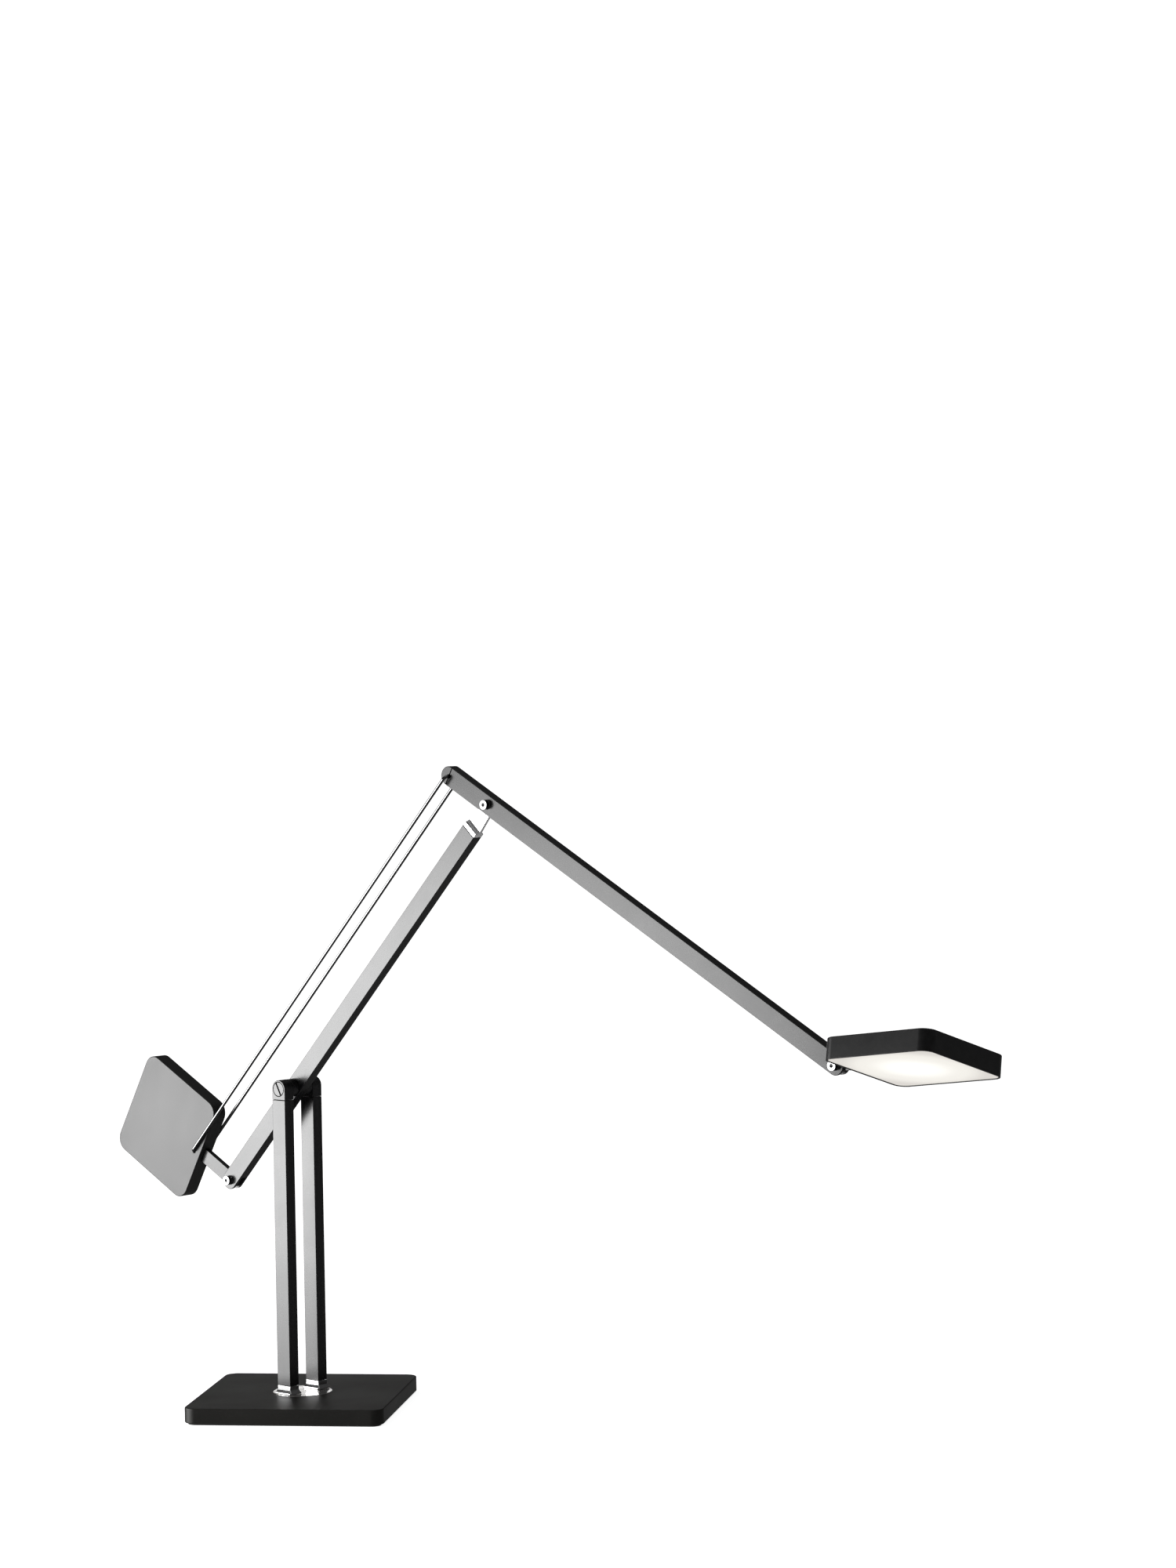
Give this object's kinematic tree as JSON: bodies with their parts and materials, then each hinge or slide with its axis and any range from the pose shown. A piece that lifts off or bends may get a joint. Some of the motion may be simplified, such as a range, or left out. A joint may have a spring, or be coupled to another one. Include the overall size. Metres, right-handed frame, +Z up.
{
  "type": "desk lamp",
  "caption": "Counterbalanced desk lamp: square steel base, twin posts on a turntable, lower and upper arm with tie rods, plate counterweight, square LED head that tilts and rolls",
  "frame": {"origin": "centre of the base's underside, on the surface the lamp stands on", "axes": "+Z up; the arms lie in the XZ plane and reach towards +X; every arm hinge turns about Y; the square base is turned 33 degrees about Z under them"},
  "size_m": [0.9618, 0.2378, 0.5749],
  "materials": {
    "black_anodised": "satin black anodised aluminium",
    "black_coated_steel": "fine satin black powder coat on steel",
    "polished_steel": "polished bright steel",
    "plain_steel": "plain machined steel",
    "bronze": "plain bearing bronze",
    "bare_aluminium": "bare rolled aluminium",
    "opal_diffuser": "opal acrylic, satin, lit warm white",
    "circuit_board": "white solder mask",
    "white_plastic": "matt white plastic",
    "black_plastic": "black moulded plastic",
    "pad_rubber": "matt black rubber"
  },
  "bodies": {
    "base": {"base_plate": "black_coated_steel", "foot_pad": "pad_rubber", "swivel_bush": "bronze", "power_inlet": "black_plastic"},
    "turntable": {"turntable_disc": "polished_steel", "swivel_shaft": "plain_steel", "swivel_nut": "plain_steel", "near_post_foot": "polished_steel", "far_post_foot": "polished_steel", "near_post": "black_anodised", "far_post": "black_anodised", "near_post_cap": "black_anodised", "far_post_cap": "black_anodised", "foot_screw_1": "plain_steel", "foot_screw_2": "plain_steel", "foot_screw_3": "plain_steel", "foot_screw_4": "plain_steel", "pivot_axle": "plain_steel", "near_axle_screw": "black_anodised", "far_axle_screw": "black_anodised", "near_spacer": "black_anodised", "far_spacer": "black_anodised"},
    "lower_arm": {"lower_arm_tube": "black_anodised", "arm_bush": "bronze", "elbow_bracket": "polished_steel", "counterweight_pivot_screw": "polished_steel", "counterweight_pivot_nut": "polished_steel"},
    "upper_arm": {"upper_arm_tube": "black_anodised", "rear_end_cap": "black_anodised", "elbow_screw": "polished_steel", "elbow_nut": "polished_steel", "elbow_washer_1": "white_plastic", "elbow_washer_2": "white_plastic", "head_pivot_screw": "polished_steel", "head_pivot_nut": "polished_steel"},
    "counterweight": {"counterweight_plate": "black_coated_steel", "counterweight_stub": "black_anodised", "stub_screw_1": "plain_steel", "stub_screw_2": "plain_steel"},
    "tie_rods": {"near_tie_rod": "polished_steel", "far_tie_rod": "polished_steel"},
    "head_neck": {"head_neck": "black_anodised", "neck_clip": "plain_steel"},
    "head": {"head_shell": "black_anodised", "swivel_block": "plain_steel", "diffuser": "opal_diffuser", "light_box": "white_plastic", "led_board": "circuit_board", "heat_spreader": "bare_aluminium", "board_screw_1": "plain_steel", "board_screw_2": "plain_steel", "board_screw_3": "plain_steel", "board_screw_4": "plain_steel"}
  },
  "joints": [
    {"name": "turntable_swivel", "type": "hinge", "parent": "base", "child": "turntable", "pos_m": [0, 0, 0.015], "axis": [0, 0, 1], "range_deg": [-165, 165]},
    {"name": "lower_arm_hinge", "type": "hinge", "parent": "turntable", "child": "lower_arm", "pos_m": [0, 0, 0.288], "axis": [0, -1, 0], "range_deg": [-12, 41]},
    {"name": "elbow_hinge", "type": "hinge", "parent": "lower_arm", "child": "upper_arm", "pos_m": [0.23969, 0, 0.54236], "axis": [0, -1, 0], "range_deg": [-19, 33]},
    {"name": "counterweight_hinge", "type": "hinge", "parent": "lower_arm", "child": "counterweight", "pos_m": [-0.08367, 0, 0.19921], "axis": [0, -1, 0], "range_deg": [-20, 34]},
    {"name": "tie_rod_hinge", "type": "hinge", "parent": "upper_arm", "child": "tie_rods", "pos_m": [0.19649, 0, 0.56631], "axis": [0, -1, 0], "range_deg": [-34, 20]},
    {"name": "head_tilt", "type": "hinge", "parent": "upper_arm", "child": "head_neck", "pos_m": [0.60703, 0, 0.33874], "axis": [0, -1, 0], "range_deg": [-40, 60]},
    {"name": "head_roll", "type": "hinge", "parent": "head_neck", "child": "head", "pos_m": [0.68098, 0, 0.34782], "axis": [0.9925, 0, 0.1219], "range_deg": [-28, 62]}
  ],
  "couplings": [
    {"joint": "counterweight_hinge", "follows": "elbow_hinge", "ratio": 1},
    {"joint": "tie_rod_hinge", "follows": "elbow_hinge", "ratio": -1}
  ]
}
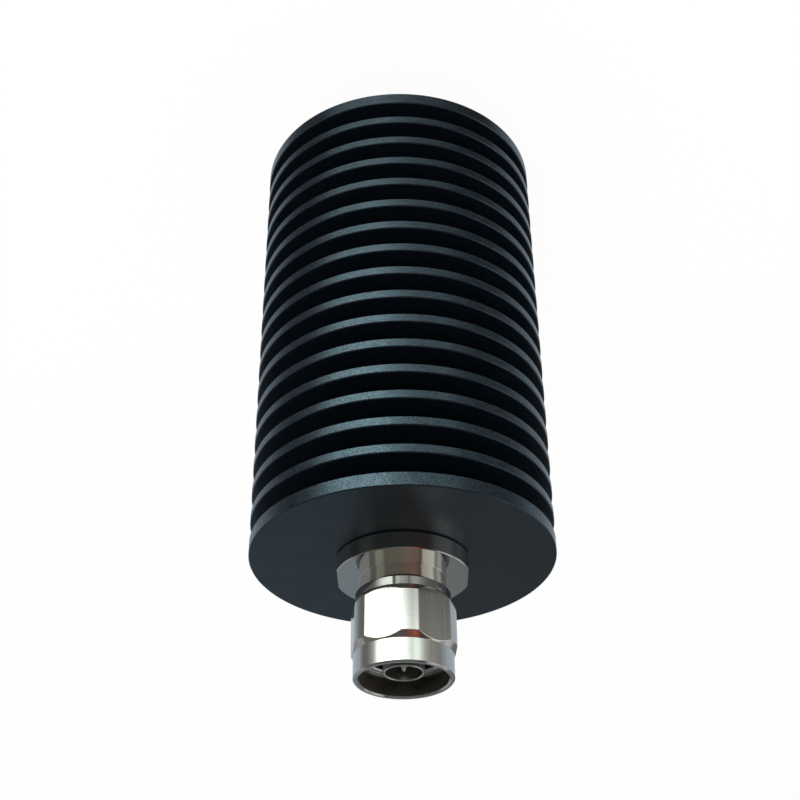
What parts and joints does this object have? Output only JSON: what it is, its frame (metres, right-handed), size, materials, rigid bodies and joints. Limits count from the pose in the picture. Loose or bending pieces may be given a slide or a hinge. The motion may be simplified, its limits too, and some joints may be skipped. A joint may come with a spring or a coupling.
{
  "type": "coaxial attenuator",
  "caption": "Power attenuator for a coaxial line: finned cylindrical heat sink with a threaded coupling plug at one end and a matching jack at the other.",
  "frame": {"origin": "on the axis, at the centre of the jack's end face, which the part stands on", "axes": "+Z along the axis from the jack toward the plug; the flanges' wrench flats face +X and -X"},
  "size_m": [0.0614, 0.0614, 0.1456],
  "materials": {
    "black_anodised": "fine blasted, black anodised",
    "nickel_plate": "turned, bright nickel plate",
    "nut_nickel": "turned and milled, bright nickel plate",
    "silver_plate": "silver plate",
    "ptfe": "smooth white PTFE",
    "silicone": "matt silicone rubber",
    "spring_bronze": "plain phosphor bronze",
    "bare_aluminium": "machined",
    "copper": "machined copper",
    "ceramic_white": "unglazed ceramic",
    "screw_steel": "plain stainless steel"
  },
  "bodies": {
    "attenuator": {"heat_sink": "black_anodised", "plug_flange": "nickel_plate", "plug_body": "nickel_plate", "outer_contact": "nickel_plate", "plug_contact": "silver_plate", "plug_front_bead": "ptfe", "plug_rear_bead": "ptfe", "plug_gasket": "silicone", "retaining_ring": "spring_bronze", "carrier": "bare_aluminium", "chip_flange": "copper", "chip_substrate": "ceramic_white", "chip_lid": "ceramic_white", "input_tab": "silver_plate", "output_tab": "silver_plate", "chip_washers": "screw_steel", "chip_screws": "screw_steel", "jack_flange": "nickel_plate", "jack_body": "nickel_plate", "jack_contact": "silver_plate", "jack_front_bead": "ptfe", "jack_spacer": "nickel_plate", "jack_rear_bead": "ptfe"},
    "nut": {"coupling_nut": "nut_nickel"}
  },
  "joints": [
    {"name": "nut_spin", "type": "hinge", "parent": "attenuator", "child": "nut", "pos_m": [0, 0, 0.1325], "axis": [0, 0, 1], "continuous": true}
  ]
}
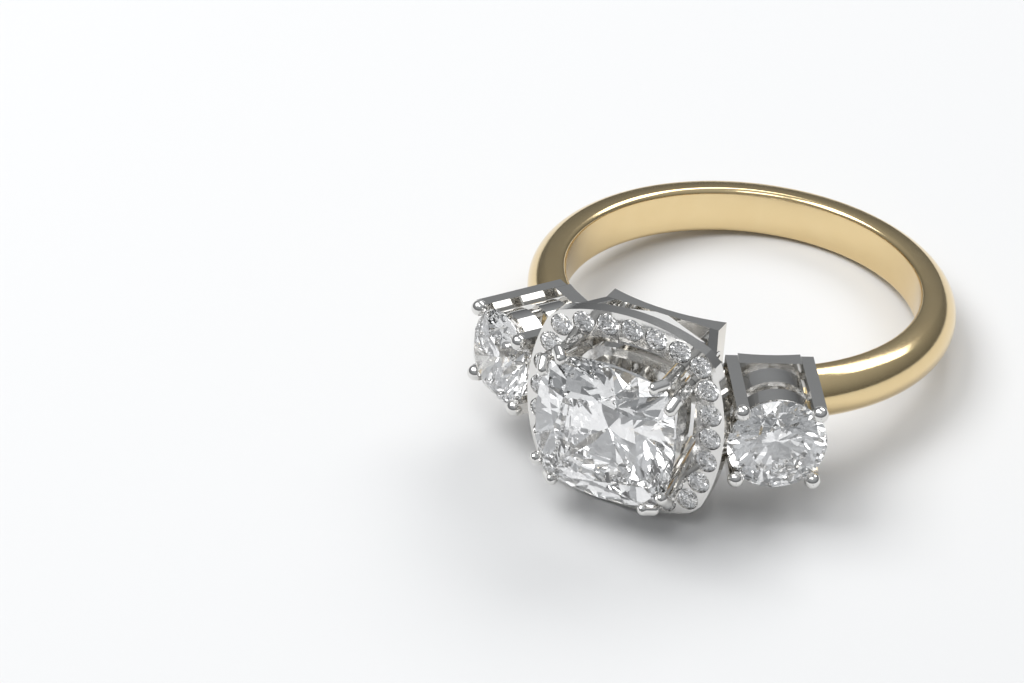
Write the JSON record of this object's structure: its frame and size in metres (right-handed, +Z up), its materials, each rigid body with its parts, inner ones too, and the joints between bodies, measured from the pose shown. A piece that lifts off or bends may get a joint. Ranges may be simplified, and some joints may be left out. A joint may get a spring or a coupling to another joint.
{
  "type": "three-stone halo engagement ring",
  "caption": "Engagement ring: a cushion-cut centre stone in claws over a pave halo and pierced gallery, round side stones in claw heads, and a court shank.",
  "frame": {"origin": "middle of the ring's box, on the surface that the ring lies on", "axes": "+Z up from that surface, +Y from the head towards the back of the shank, +X to the right of a viewer who faces the head"},
  "size_m": [0.0206, 0.0262, 0.0098],
  "materials": {
    "yellow_gold": "polished 18 carat yellow gold",
    "white_gold": "polished rhodium-plated white gold",
    "diamond": "colourless, faceted and polished"
  },
  "bodies": {
    "root": {"centre_basket_rail": "white_gold", "centre_claws_lower_left": "white_gold", "centre_claws_lower_right": "white_gold", "centre_claws_upper_left": "white_gold", "centre_claws_upper_right": "white_gold", "centre_stone": "diamond", "gallery_base": "white_gold", "gallery_post_lower_left": "white_gold", "gallery_post_lower_right": "white_gold", "gallery_post_upper_left": "white_gold", "gallery_post_upper_right": "white_gold", "gallery_web_left": "white_gold", "gallery_web_lower": "white_gold", "gallery_web_right": "white_gold", "gallery_web_upper": "white_gold", "halo_plate": "white_gold", "halo_stone_1": "diamond", "halo_stone_10": "diamond", "halo_stone_11": "diamond", "halo_stone_12": "diamond", "halo_stone_13": "diamond", "halo_stone_14": "diamond", "halo_stone_15": "diamond", "halo_stone_16": "diamond", "halo_stone_17": "diamond", "halo_stone_18": "diamond", "halo_stone_19": "diamond", "halo_stone_2": "diamond", "halo_stone_20": "diamond", "halo_stone_21": "diamond", "halo_stone_22": "diamond", "halo_stone_23": "diamond", "halo_stone_24": "diamond", "halo_stone_3": "diamond", "halo_stone_4": "diamond", "halo_stone_5": "diamond", "halo_stone_6": "diamond", "halo_stone_7": "diamond", "halo_stone_8": "diamond", "halo_stone_9": "diamond", "head_bridge": "white_gold", "left_side_claws": "white_gold", "left_side_lower_rail": "white_gold", "left_side_saddle": "white_gold", "left_side_stone": "diamond", "left_side_upper_rail": "white_gold", "right_side_claws": "white_gold", "right_side_lower_rail": "white_gold", "right_side_saddle": "white_gold", "right_side_stone": "diamond", "right_side_upper_rail": "white_gold", "shank": "yellow_gold"}
  },
  "joints": []
}
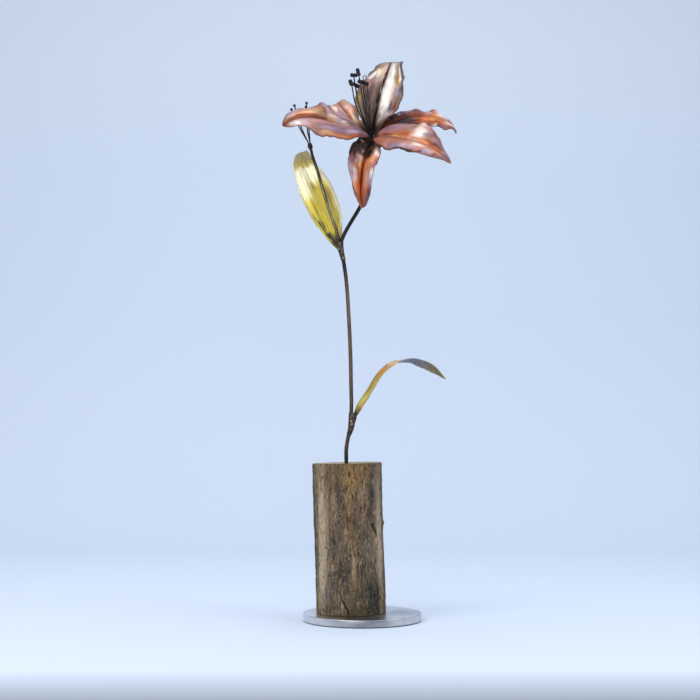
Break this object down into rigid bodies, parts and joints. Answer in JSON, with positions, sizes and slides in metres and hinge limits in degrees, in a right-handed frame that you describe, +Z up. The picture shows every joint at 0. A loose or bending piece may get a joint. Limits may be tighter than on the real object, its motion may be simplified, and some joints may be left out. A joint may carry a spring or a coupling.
{
  "type": "metal lily sculpture on a log",
  "caption": "Handmade metal lily in bloom with curling copper petals, dark wire stamens and buds and brass leaves, on a bent rod standing in a weathered log on a round steel plate.",
  "frame": {"origin": "centre of the round plate's underside", "axes": "+Z up, +X to the right seen from the front, +Y away from the front"},
  "size_m": [0.224, 0.1624, 0.7286],
  "materials": {
    "plate_steel": "round plate with fine turned lines, satin",
    "screw_steel": "plain zinc-grey countersunk screws",
    "weathered_wood": "debarked, weathered grey-brown with fine upright grain, drying cracks and dark streaks",
    "brown_rod": "brown-black flame-darkened rod, satin",
    "dark_rod": "near-black flame-darkened wire and rod, satin",
    "brass_braze": "lumpy brazing brass, darkened, with small bright spots",
    "leaf_brass": "bright yellow brass sheet with olive heat patches and brushed streaks",
    "petal_copper": null
  },
  "bodies": {
    "root": {"base_plate": "plate_steel", "base_screw_1": "screw_steel", "base_screw_2": "screw_steel", "log": "weathered_wood", "stem": "brown_rod", "leaf_braze": "brass_braze", "fork_braze": "brass_braze", "bud_stalk": "dark_rod", "bud_collar": "dark_rod", "bud_1": "dark_rod", "bud_2": "dark_rod", "bud_3": "dark_rod", "bud_4": "dark_rod", "leaf_upper": "leaf_brass", "leaf_lower": "leaf_brass", "flower_hub": "dark_rod", "petal_left": "petal_copper", "petal_back_left": "petal_copper", "petal_top": "petal_copper", "petal_back_right": "petal_copper", "petal_right": "petal_copper", "petal_front": "petal_copper", "filament_1": "dark_rod", "anther_1": "dark_rod", "filament_2": "dark_rod", "anther_2": "dark_rod", "filament_3": "dark_rod", "anther_3": "dark_rod", "filament_4": "dark_rod", "anther_4": "dark_rod", "filament_5": "dark_rod", "anther_5": "dark_rod", "filament_6": "dark_rod", "anther_6": "dark_rod", "pistil": "dark_rod"}
  },
  "joints": []
}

________

**What you need to do**. Identify each line containing the string "rigid" and copy it out.

**Solution for this exercise**.
What parts and joints does this object have? Output only JSON: what it is, its frame (metres, right-handed), size, materials, rigid bodies and joints. Limits count from the pose in the picture. Loose or bending pieces may be given a slide or a hinge. The motion may be simplified, its limits too, and some joints may be skipped. A joint may come with a spring or a coupling.
Write the JSON record of this object's structure: its frame and size in metres (right-handed, +Z up), its materials, each rigid body with its parts, inner ones too, and the joints between bodies, measured from the pose shown. A piece that lifts off or bends may get a joint. Ranges may be simplified, and some joints may be left out. A joint may get a spring or a coupling to another joint.
Break this object down into rigid bodies, parts and joints. Answer in JSON, with positions, sizes and slides in metres and hinge limits in degrees, in a right-handed frame that you describe, +Z up. The picture shows every joint at 0. A loose or bending piece may get a joint. Limits may be tighter than on the real object, its motion may be simplified, and some joints may be left out. A joint may carry a spring or a coupling.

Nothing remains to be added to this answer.